The world premiere, directed by Taylor Reynolds and co-presented with Center Theatre Group, will officially open at Playwrights Horizons February 7 and run through February 27. Performance dates at Center Theatre Group’s Kirk Douglas Theatre are May 1-29 with an official opening May 8.
W. Tré Davis (Seared, Zooman and the Sign) and Tyler Fauntleroy (Tempest, Succession) play the title characters and are joined by Brendan Dalton (Plano, Blue Man Group) and Dean Linnard (Time Temple, The Winter’s Tale).
Tambo and Bones are two characters trapped in a minstrel show, and their escape plan is to get out, get bank, and get even. A rags-to-riches hip-hop journey, the new comedy roasts America’s racist past, wrestles America’s racist present, and explodes America’s post-racial future, where what’s at stake, for those deemed less-than-human, is the fate of humanity itself.
The play was conceived as Harris considered his artistic origins doing poetry slams, and how he often found an expectation for Black artists to revisit and present trauma, often for largely white audiences.
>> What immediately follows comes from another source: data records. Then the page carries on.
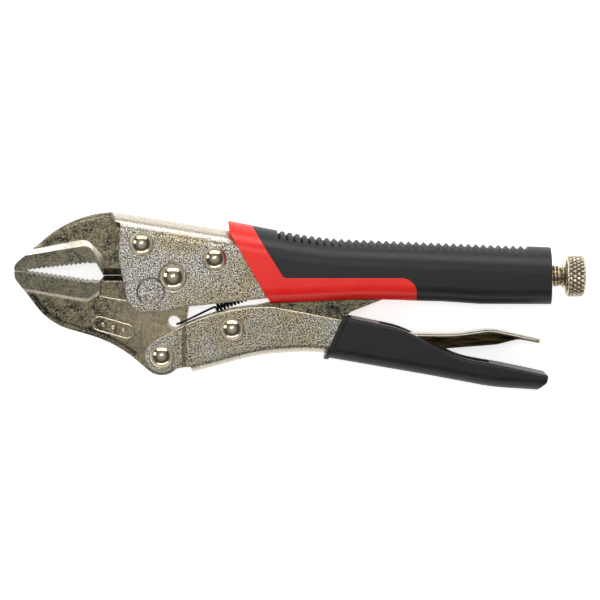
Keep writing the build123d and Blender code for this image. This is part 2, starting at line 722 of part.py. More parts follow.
def lower_grip():
    half = GRIP_WIDTH / 2
    fit = SLEEVE_FIT
    front, bead_end = lower_grip_front(0), lower_grip_front(BEAD_WIDTH)
    end = LOWER_GRIP_END
    heel = [(end - 5.5, -49.9, 5.0), (end - 0.9, -46.2, 3.0)]
    window = outline(*front, (front[1][0], -60.0), *heel, (end, -41.0), (end - 1, -16.8))
    grip = lower_grip_body(0) & plate(window, FAR)
    tail = grip.edges().filter_by(lambda edge: edge.bounding_box().min.X > end - 2.5)
    grip = fillet(tail, 0.8)
    grip += lower_grip_body(BEAD) & plate(outline(*front, *bead_end[::-1]), FAR)
    cavity = floor_bar(OUTER + fit, -fit, FLOOR_BEND + fit)
    cavity = cavity & plate(offset(rim_outline(), fit, kind=Kind.INTERSECTION), FAR)
    grip -= cavity & between(0, end - TAIL_WALL)
    middle = (LOWER_SLOT_START + LOWER_SLOT_END) / 2
    grip -= Pos(middle, -20, 0) * Box(LOWER_SLOT_END - LOWER_SLOT_START, 60, 2 * INNER)
    grip -= Pos(68, -15, 0) * Box(20, 12, 2 * INNER)
    groove_end = lower_grip_front(BEAD_WIDTH + 0.9)
    grip -= slab(outline(*bead_end, *groove_end[::-1]), half - BEAD_GROOVE, half + 1)
    return grip - disc(RELEASE_PIVOT, RELEASE_HEAD_RADIUS + fit, OUTER + RELEASE_DOME + fit)


# ======== the parts ========
def build_all():
    riveted = OUTER - INNER + EAR_INNER
    return {
        "fixed_handle": fixed_handle(),
        "fixed_jaw": fixed_jaw(),
        "jaw_rivet_front": rivet(FRONT_RIVET, SHANK_RADIUS, OUTER, HEAD_RADIUS, DOME),
        "jaw_rivet_rear": rivet(REAR_RIVET, SHANK_RADIUS, OUTER, HEAD_RADIUS, DOME),
        "jaw_pivot_rivet": rivet(Vector(), PIVOT_SHANK_RADIUS, riveted, PIVOT_HEAD_RADIUS, DOME),
        "lower_jaw": lower_jaw(),
        "handle_pivot_rivet": rivet(HANDLE_PIVOT, SHANK_RADIUS, EAR_OUTER, HEAD_RADIUS, DOME),
        "movable_handle": movable_handle(),
        "link_pivot_rivet": rivet(LINK_PIVOT, SHANK_RADIUS, OUTER, HEAD_RADIUS, DOME),
        "toggle_link": toggle_link(),
        "release_lever": release_lever(),
        "release_rivet": rivet(RELEASE_PIVOT, RELEASE_SHANK_RADIUS, OUTER, RELEASE_HEAD_RADIUS, RELEASE_DOME),
        "opening_spring": opening_spring(),
        "adjusting_screw": adjusting_screw(),
        "screw_knob": screw_knob(),
        "upper_grip": upper_grip(),
        "upper_grip_accent": upper_grip_accent(),
        "lower_grip": lower_grip(),
    }


def main():
    os.makedirs("parts", exist_ok=True)
    parts = build_all()
    box = Compound(children=[Part() + part for part in parts.values()]).bounding_box()
    shift = Vector(-(box.min.X + box.max.X) / 2, -(box.min.Y + box.max.Y) / 2, -box.min.Z)
    print("shift", shift)
    print("size", box.size)
    for name, part in parts.items():
        solids = part.solids()
        print(name, len(solids), round(part.volume), part.is_valid)
        export_step(Pos(shift) * (Part() + part), f"parts/{name}.step")
    places = {
        "jaw_pivot": Vector(),
        "handle_pivot": HANDLE_PIVOT,
        "link_pivot": LINK_PIVOT,
        "release_pivot": RELEASE_PIVOT,
        "screw_front": Vector(SCREW_TIP, 0),
        "screw_knob": Vector(KNOB_FRONT, 0),
        "bite": Vector(-40, 2),
    }
    for name, place in places.items():
        print(name, place + shift)


main()
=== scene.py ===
# %% [markdown]
# # Locking pliers
# The tool lies on its side: jaws to the left, adjusting knob to the right. The steel parts come from
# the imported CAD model, which fixes every size and place, and this lesson gives them their finishes.
# The spring, the screw and its knob are made again here, because their wire turns, thread and knurl
# are finer than the CAD model draws them.

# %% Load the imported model
import json
import math

import bmesh
import bpy
from mathutils import Matrix, Vector


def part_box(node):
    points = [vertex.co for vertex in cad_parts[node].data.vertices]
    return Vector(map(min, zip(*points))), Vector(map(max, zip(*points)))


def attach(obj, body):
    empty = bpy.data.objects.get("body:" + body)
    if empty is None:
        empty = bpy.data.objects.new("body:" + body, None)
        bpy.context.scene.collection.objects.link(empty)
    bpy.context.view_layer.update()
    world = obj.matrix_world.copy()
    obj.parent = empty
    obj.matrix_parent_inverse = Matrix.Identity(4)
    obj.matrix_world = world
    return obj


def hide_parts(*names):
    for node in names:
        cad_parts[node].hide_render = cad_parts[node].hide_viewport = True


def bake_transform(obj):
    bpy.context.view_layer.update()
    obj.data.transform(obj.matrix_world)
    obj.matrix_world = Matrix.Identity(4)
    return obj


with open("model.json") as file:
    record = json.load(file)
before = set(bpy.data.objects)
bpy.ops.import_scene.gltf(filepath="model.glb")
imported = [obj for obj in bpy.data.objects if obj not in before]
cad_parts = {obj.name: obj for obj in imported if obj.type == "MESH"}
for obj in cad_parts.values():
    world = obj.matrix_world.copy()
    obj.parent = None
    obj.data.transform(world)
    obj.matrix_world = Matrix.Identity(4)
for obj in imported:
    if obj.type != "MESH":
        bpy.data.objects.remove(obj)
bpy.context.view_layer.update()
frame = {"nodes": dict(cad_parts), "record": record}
joints = {joint["name"]: joint for joint in frame["record"]["behaviour"]["joints"]}

# %% [markdown]
# Toolmakers measure from a datum. Here it is the big rivet that the lower jaw swings on, at the
# middle of the tool's thickness. A small function turns millimetres from that datum into Blender's
# metres, so every number below can be checked with a ruler on the real tool.

# %% Measure from the jaw's pivot
MM = 0.001
DATUM = Vector(joints["jaw_swing"]["pos_m"])


def at(x, y, z=0.0):
    """A point x, y, z millimetres from the jaw's pivot: x to the knob, y to the back, z up."""
    return DATUM + Vector((x, y, z)) * MM


print("datum:", [round(v, 4) for v in DATUM])

# %% [markdown]
# Colours are picked as sRGB hex codes, as a paint chart gives them, but light adds up in linear
# values. One function converts them. A second small function adds any shader node, sets its
# options and joins its inputs, which keeps each material down to a readable list.

# %% Colour and node helpers
def colour(code):
    """An sRGB hex code as a linear colour with full opacity."""
    parts = [int(code[i : i + 2], 16) / 255 for i in (1, 3, 5)]
    linear = [c / 12.92 if c <= 0.04045 else ((c + 0.055) / 1.055) ** 2.4 for c in parts]
    return (*linear, 1.0)


def add(tree, kind, inputs=None, **settings):
    """Add a shader node with its settings; an input is a value or another node's output."""
    made = tree.nodes.new("ShaderNode" + kind)
    for key, value in settings.items():
        setattr(made, key, value)
    for socket, value in (inputs or {}).items():
        if isinstance(value, bpy.types.NodeSocket):
            tree.links.new(value, made.inputs[socket])
        else:
            made.inputs[socket].default_value = value
    return made


def begin(name):
    """A new material, its node tree, the surface position in millimetres from the datum, and the normal."""
    made = bpy.data.materials.new(name)
    made.use_nodes = True
    made.node_tree.nodes.clear()
    tree = made.node_tree
    coords = add(tree, "TexCoord")
    from_datum = add(tree, "VectorMath", {0: coords.outputs["Object"], 1: DATUM}, operation="SUBTRACT")
    where = add(tree, "VectorMath", {0: from_datum.outputs[0], "Scale": 1000.0}, operation="SCALE")
    return made, tree, where.outputs[0], coords.outputs["Normal"]


def end(tree, **sockets):
    """Close the material with its one surface shader."""
    named = {key.replace("_", " "): value for key, value in sockets.items()}
    surface = add(tree, "BsdfPrincipled", named)
    add(tree, "OutputMaterial", {"Surface": surface.outputs[0]})


# Most of a noise texture's values lie in this span, so ramps that read a whole texture start here.
NOISE_SPAN = {"From Min": 0.3, "From Max": 0.7}
print("sRGB #808080 is", round(colour("#808080")[0], 3), "in linear light")

# %% [markdown]
# ** Edges.** Plating wears and polishes first where two faces meet, and those edges also get a painted highlight.
# The Bevel node gives the normal that a slightly rounded edge would have. Where that differs from the
# true normal there is an edge, so their dot product is a ready mask, and the same node rounds the edge
# for the light.

# %% Edge mask
FLAT_DOT = 0.995
EDGE_DOT = 0.86


def edges(tree, radius_mm):
    """The rounded normal, and a mask that is 1 on sharp edges and 0 on flats."""
    rounded = add(tree, "Bevel", {"Radius": radius_mm * MM}, samples=4)
    true = add(tree, "NewGeometry")
    both = {0: rounded.outputs[0], 1: true.outputs["Normal"]}
    same = add(tree, "VectorMath", both, operation="DOT_PRODUCT")
    ends = {"Value": same.outputs["Value"], "From Min": FLAT_DOT, "From Max": EDGE_DOT}
    return rounded.outputs[0], add(tree, "MapRange", ends).outputs[0]


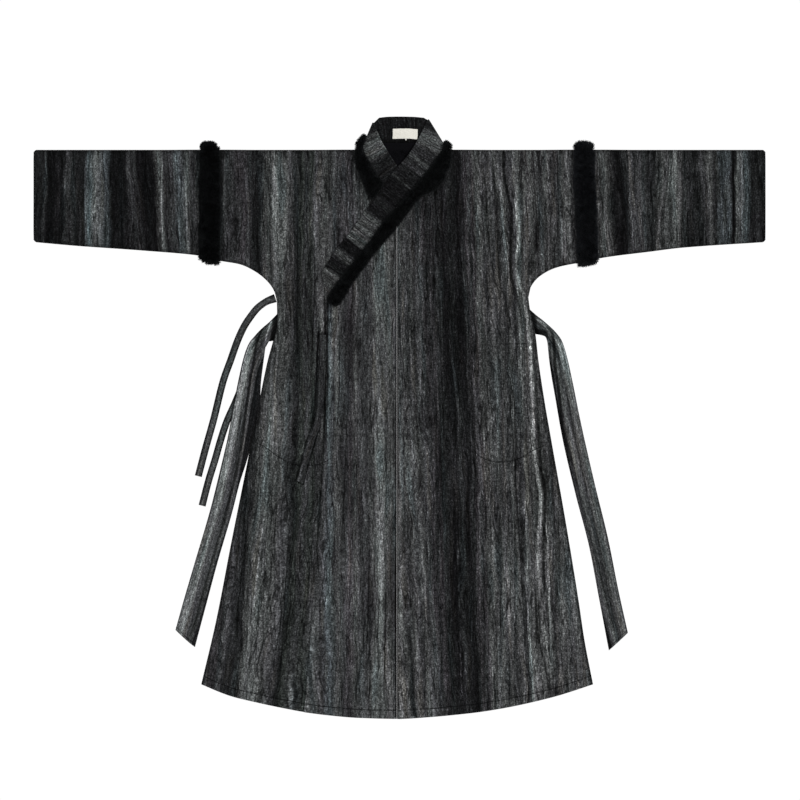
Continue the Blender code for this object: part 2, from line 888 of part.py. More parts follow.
# ---------------------------------------------------------------- ties and sashes
def tie(name, rows, under, colour):
    sections = []
    line = [r if len(r) == 2 else ((r[0] + r[2]) / 2, (r[1] + r[3]) / 2) for r in rows]
    for k, (x, d) in enumerate(line):
        a, b = line[max(k - 1, 0)], line[min(k + 1, len(rows) - 1)]
        along = Vector((b[0] - a[0], b[1] - a[1])).normalized()
        side = Vector((along[1], -along[0])) * (TIE_WIDTH / 2)
        corners = (x + side[0], d + side[1], x - side[0], d - side[1])
        sections.append(lying(rows[k] if len(rows[k]) == 4 else corners, under, TIE))
    return strip(name, sections, [(0, 1), (1, 1)], colour)


def sash(name, rows, colour):
    sections = []
    for xo, do, xi, di, lift in rows:
        sections.append(lying((xo, do, xi, di), lambda x, d, z=lift: z, SASH))
    return strip(name, sections, [(0, 1), (0.5, 1), (1, 1)], colour)


def main():
    clear_scene()
    cloth = (0.030, 0.033, 0.036)
    light = (0.055, 0.062, 0.066)
    black = (0.004, 0.004, 0.005)
    body_half("right", cloth)
    body_half("left", cloth)
    gore("outer", light)
    gore("inner", cloth)
    sleeve("right", cloth)
    sleeve("left", cloth)
    fur_ring("right", black)
    fur_ring("left", black)
    collar(light)
    collar_fur(black)
    neck_lining(black)
    label((0.75, 0.73, 0.68))
    sash("sash_right", SASH_RIGHT, light)
    sash("sash_left", SASH_LEFT, light)
    tie("tie_side_upper", TIE_UPPER, lambda x, d: 0.0, cloth)
    tie("tie_side_lower", TIE_LOWER, lambda x, d: 0.0, cloth)
    tie("tie_front", TIE_FRONT, lambda x, d: under_front(x, d) + CLOTH + SEAM, cloth)


main()
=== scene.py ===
"""The look of the robe: thin shells of striped, napped wool on the frame's solids, fur, stitches, light and camera."""

import math

import bmesh
import bpy
import numpy as np
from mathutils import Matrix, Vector


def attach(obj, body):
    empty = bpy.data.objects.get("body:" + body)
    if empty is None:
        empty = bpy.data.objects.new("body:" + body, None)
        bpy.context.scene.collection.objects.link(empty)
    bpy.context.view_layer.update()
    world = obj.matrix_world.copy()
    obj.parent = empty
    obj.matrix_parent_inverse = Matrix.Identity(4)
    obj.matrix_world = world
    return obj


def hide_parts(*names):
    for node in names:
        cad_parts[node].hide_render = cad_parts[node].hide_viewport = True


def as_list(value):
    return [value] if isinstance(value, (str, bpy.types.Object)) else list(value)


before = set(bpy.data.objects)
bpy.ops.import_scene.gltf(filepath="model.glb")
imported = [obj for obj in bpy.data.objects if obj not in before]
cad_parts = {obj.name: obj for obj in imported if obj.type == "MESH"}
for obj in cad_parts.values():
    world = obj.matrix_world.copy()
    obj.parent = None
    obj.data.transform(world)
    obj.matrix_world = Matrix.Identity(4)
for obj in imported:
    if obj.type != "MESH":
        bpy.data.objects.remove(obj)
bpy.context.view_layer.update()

# ---------------------------------------------------------------- sizes in millimetres, as in the solids
MM = 0.001
HALF_SPAN = 768.6
SHOULDER_Y = 561.8
CLOTH, BAND, TIE, SASH = 1.6, 2.4, 2.0, 2.4
SEAM, LAYER, OVER, NOSE, LOFT = 0.3, 0.4, 1.0, 0.9, 1.7
CENTRE, SEAM_RIGHT, SEAM_LEFT = -5.5, -398.0, 391.0
TIE_WIDTH, FUR_UNDER, FUR_GAP, RING_TOP, RING_HALF = 15.0, 3.0, 0.8, 24.0, 22.5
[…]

The playwright said in an earlier statement, “I was working through this and thinking through minstrelsy as the beginning of Black fictive imaginations and Black performative capitalism. Minstrelsy is so demonized in society, but it was also a pathway to freedom for so many performers. So much of this play is about individual agency and upwards mobility within these given systems. And once you have the freedom to create your own world, what then are you reaching for? In my play, the characters’ relationship to the playwright is: ‘You had the possibility to dream up any world you could have and the extent of your imagination was to put us in a minstrel show? You’re doing this, why?’”
The creative team also includes scenic designer Stephanie Osin Cohen, costume designer Dominique Fawn Hill, lighting designer Amith Chandrashaker, sound designer Mikhail Fiksel, composer Justin Ellington, stage manager John C. Moore, and assistant stage manager Bryan Bauer.